- Maple Mountain Location within Washington (state)

Highest point
- Elevation: 5,280+ ft (1,610+ m)
- Prominence: 590 ft (180 m)
- Coordinates: 48°43′17″N 118°50′34″W﻿ / ﻿48.72139°N 118.84278°W

Geography
- Location: Okanogan County, Washington, U.S.
- Parent range: Okanogan Highlands
- Topo map: USGS Storm King Mountain

Geology
- Rock age: Eocene
- Mountain type: Rhyolite flows

Climbing
- Easiest route: Maple Mountain Trail

= Maple Mountain (Washington) =

Mountain in Washington (state), United States

Maple Mountain is a mountain located in Okanogan County in the U.S. state of Washington.
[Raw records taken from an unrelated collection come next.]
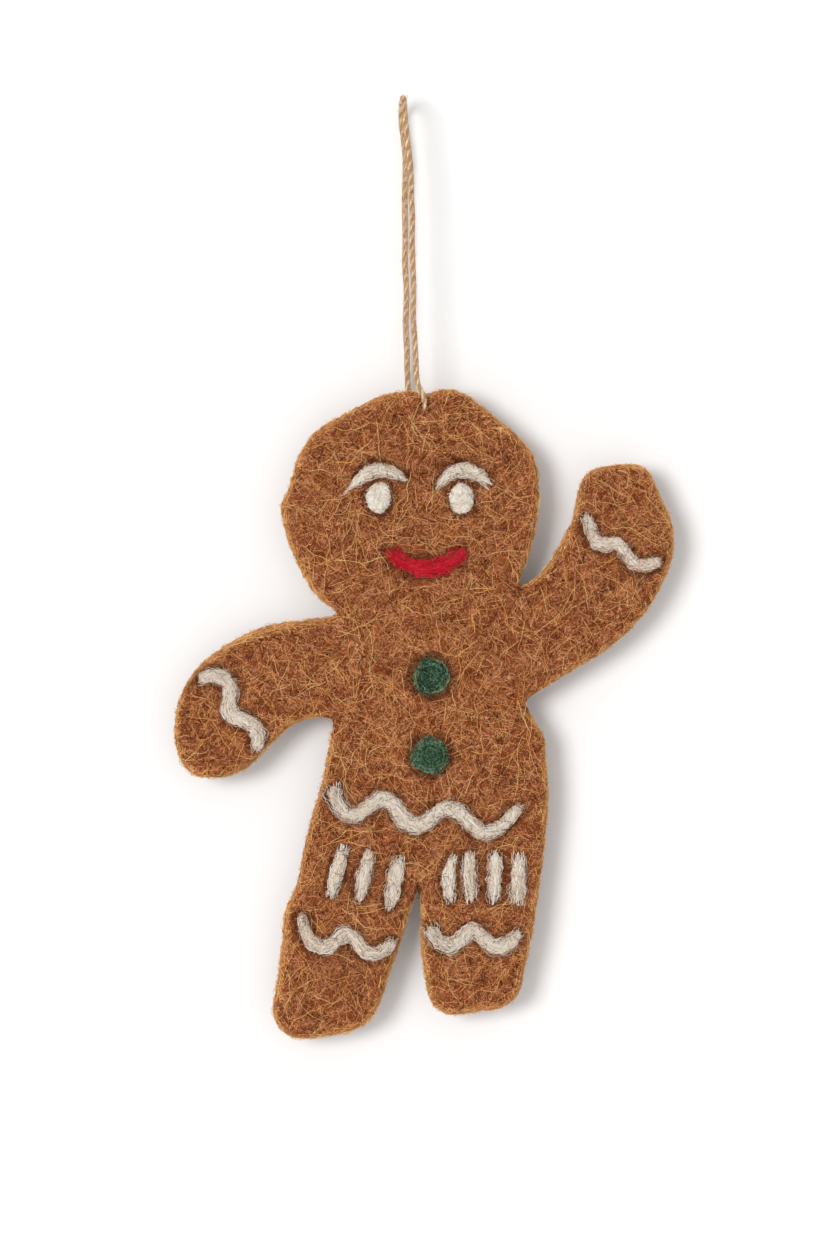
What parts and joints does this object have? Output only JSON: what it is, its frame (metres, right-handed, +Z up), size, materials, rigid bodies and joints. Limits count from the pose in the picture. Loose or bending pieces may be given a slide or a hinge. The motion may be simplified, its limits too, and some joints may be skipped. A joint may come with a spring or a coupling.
{
  "type": "felt christmas ornament",
  "caption": "Flat gingerbread figure of thick brown wool felt with needle-felted icing lines, face and buttons, hanging on a loop of jute twine.",
  "frame": {"origin": "inside of the top bend of the twine loop, where a hook carries the ornament", "axes": "+Z up along the figure's height, +X to the right as seen from the front, +Y out of the back; the decorated front faces -Y"},
  "size_m": [0.1154, 0.012, 0.2181],
  "materials": {
    "brown_felt": "matted brown wool felt with light curly hairs and fuzzy cut edges",
    "cream_wool": "off-white combed wool, needle-felted in parallel strands",
    "red_wool": "red combed wool, needle-felted",
    "green_wool": "dark green combed wool, needle-felted in a swirl",
    "jute_twine": "two-ply natural jute twine"
  },
  "bodies": {
    "loop": {"hanging_loop": "jute_twine"},
    "stitch": {"twine_stitch": "jute_twine", "front_twine_bend": "jute_twine", "back_twine_bend": "jute_twine", "twine_knot": "jute_twine"},
    "figure": {"front_felt": "brown_felt", "back_felt": "brown_felt", "smile": "red_wool", "left_brow": "cream_wool", "right_brow": "cream_wool", "left_eye": "cream_wool", "right_eye": "cream_wool", "upper_button": "green_wool", "lower_button": "green_wool", "waist_wave": "cream_wool", "left_cuff_wave": "cream_wool", "right_cuff_wave": "cream_wool", "left_ankle_wave": "cream_wool", "right_ankle_wave": "cream_wool", "left_leg_bar_1": "cream_wool", "left_leg_bar_2": "cream_wool", "left_leg_bar_3": "cream_wool", "right_leg_bar_1": "cream_wool", "right_leg_bar_2": "cream_wool", "right_leg_bar_3": "cream_wool", "right_leg_bar_4": "cream_wool"}
  },
  "joints": [
    {"name": "loop_fold", "type": "hinge", "parent": "loop", "child": "stitch", "pos_m": [0.003, 0, -0.0668], "axis": [1, 0, 0], "range_deg": [-90, 90], "deforming": ["front_twine_bend", "back_twine_bend"]},
    {"name": "figure_sway", "type": "hinge", "parent": "stitch", "child": "figure", "pos_m": [0.00513, 0, -0.0713], "axis": [0, 1, 0], "range_deg": [-45, 45]}
  ]
}
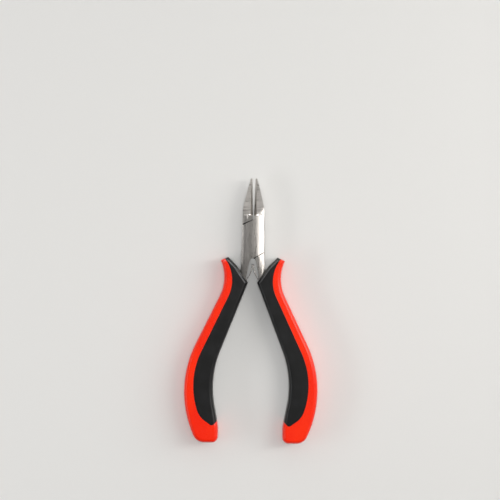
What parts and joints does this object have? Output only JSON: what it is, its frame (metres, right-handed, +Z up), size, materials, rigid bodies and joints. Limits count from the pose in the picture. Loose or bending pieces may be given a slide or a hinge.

With an elevation of 5280 ft, its nearest neighbors are Storm King Mountain 2.1 mile east, and Clackamas Mountain 2.6 mile to the west. The mountain is mostly treed except for the South side, which has exposed slab, with grasses growing in some areas. This is the most technical route possible, and requires some rock scrambling. The easiest route up the mountain is the Maple Mountain trail which climbs 1420 vertical feet from Granite Creek to just below the summit in only 1.56 mile.